▶ **Challenge**
Output, word for word, every line from the start of the listing down to and including the line that contains "crossing = times(warp, weft)"; include nothing else.
── Supplied data
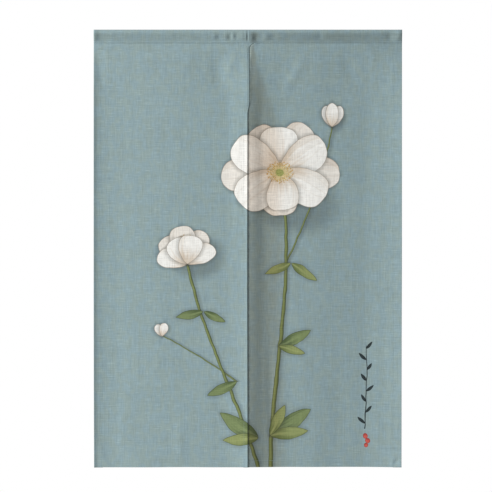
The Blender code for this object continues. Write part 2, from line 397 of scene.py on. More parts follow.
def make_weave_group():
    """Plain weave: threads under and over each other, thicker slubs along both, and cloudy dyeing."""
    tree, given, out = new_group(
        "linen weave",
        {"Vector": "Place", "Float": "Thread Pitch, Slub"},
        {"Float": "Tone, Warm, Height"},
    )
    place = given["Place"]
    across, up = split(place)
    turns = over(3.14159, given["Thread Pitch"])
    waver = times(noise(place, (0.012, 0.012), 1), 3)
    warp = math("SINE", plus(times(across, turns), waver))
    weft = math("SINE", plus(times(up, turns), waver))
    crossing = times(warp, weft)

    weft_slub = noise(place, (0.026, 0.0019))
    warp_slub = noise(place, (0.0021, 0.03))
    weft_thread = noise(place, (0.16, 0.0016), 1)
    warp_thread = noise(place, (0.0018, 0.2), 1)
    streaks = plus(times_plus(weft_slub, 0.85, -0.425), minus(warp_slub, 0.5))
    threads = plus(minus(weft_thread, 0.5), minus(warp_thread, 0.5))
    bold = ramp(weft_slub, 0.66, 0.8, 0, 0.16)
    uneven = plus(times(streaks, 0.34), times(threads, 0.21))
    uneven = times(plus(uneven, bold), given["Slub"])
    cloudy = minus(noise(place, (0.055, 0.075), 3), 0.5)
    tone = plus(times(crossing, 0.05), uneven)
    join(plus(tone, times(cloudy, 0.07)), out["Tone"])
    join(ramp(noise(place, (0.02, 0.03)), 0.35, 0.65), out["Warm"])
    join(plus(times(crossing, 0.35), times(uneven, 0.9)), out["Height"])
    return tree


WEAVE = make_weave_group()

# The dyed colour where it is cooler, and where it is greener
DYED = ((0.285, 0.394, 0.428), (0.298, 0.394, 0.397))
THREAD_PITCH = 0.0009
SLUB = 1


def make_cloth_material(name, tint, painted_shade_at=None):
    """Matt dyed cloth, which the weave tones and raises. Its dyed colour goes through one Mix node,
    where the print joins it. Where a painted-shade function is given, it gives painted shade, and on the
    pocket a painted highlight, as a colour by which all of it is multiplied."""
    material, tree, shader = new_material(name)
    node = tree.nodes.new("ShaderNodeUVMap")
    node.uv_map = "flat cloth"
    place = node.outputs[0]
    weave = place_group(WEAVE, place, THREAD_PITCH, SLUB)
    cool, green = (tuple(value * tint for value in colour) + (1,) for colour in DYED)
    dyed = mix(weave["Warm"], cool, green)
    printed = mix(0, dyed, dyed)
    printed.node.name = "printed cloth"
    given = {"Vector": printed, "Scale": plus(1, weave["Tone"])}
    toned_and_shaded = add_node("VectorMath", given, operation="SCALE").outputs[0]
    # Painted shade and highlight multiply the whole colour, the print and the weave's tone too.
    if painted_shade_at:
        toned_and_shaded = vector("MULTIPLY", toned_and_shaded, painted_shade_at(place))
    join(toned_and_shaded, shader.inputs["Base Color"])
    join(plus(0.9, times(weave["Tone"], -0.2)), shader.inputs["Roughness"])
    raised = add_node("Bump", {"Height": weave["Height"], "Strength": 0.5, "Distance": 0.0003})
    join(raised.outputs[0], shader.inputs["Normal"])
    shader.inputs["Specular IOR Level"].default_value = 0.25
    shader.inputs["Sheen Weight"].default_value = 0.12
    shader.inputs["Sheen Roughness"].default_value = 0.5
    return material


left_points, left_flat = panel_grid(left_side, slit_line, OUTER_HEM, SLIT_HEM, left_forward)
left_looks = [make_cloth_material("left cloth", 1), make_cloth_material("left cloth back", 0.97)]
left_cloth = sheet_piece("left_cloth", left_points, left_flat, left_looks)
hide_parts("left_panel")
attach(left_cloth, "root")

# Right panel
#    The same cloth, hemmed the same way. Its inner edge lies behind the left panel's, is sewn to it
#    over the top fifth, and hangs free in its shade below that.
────
▶ **Solution for this problem**
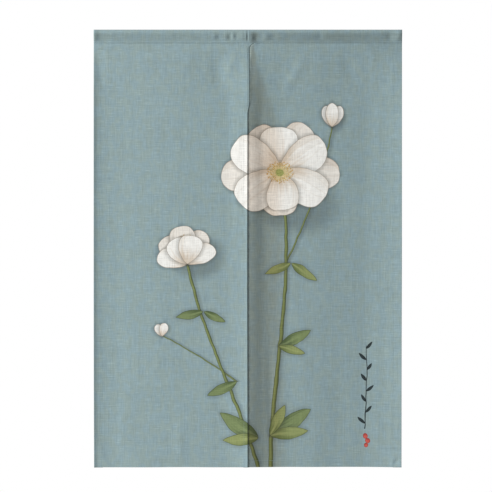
The Blender code for this object continues. Write part 2, from line 397 of scene.py on. More parts follow.
def make_weave_group():
    """Plain weave: threads under and over each other, thicker slubs along both, and cloudy dyeing."""
    tree, given, out = new_group(
        "linen weave",
        {"Vector": "Place", "Float": "Thread Pitch, Slub"},
        {"Float": "Tone, Warm, Height"},
    )
    place = given["Place"]
    across, up = split(place)
    turns = over(3.14159, given["Thread Pitch"])
    waver = times(noise(place, (0.012, 0.012), 1), 3)
    warp = math("SINE", plus(times(across, turns), waver))
    weft = math("SINE", plus(times(up, turns), waver))
    crossing = times(warp, weft)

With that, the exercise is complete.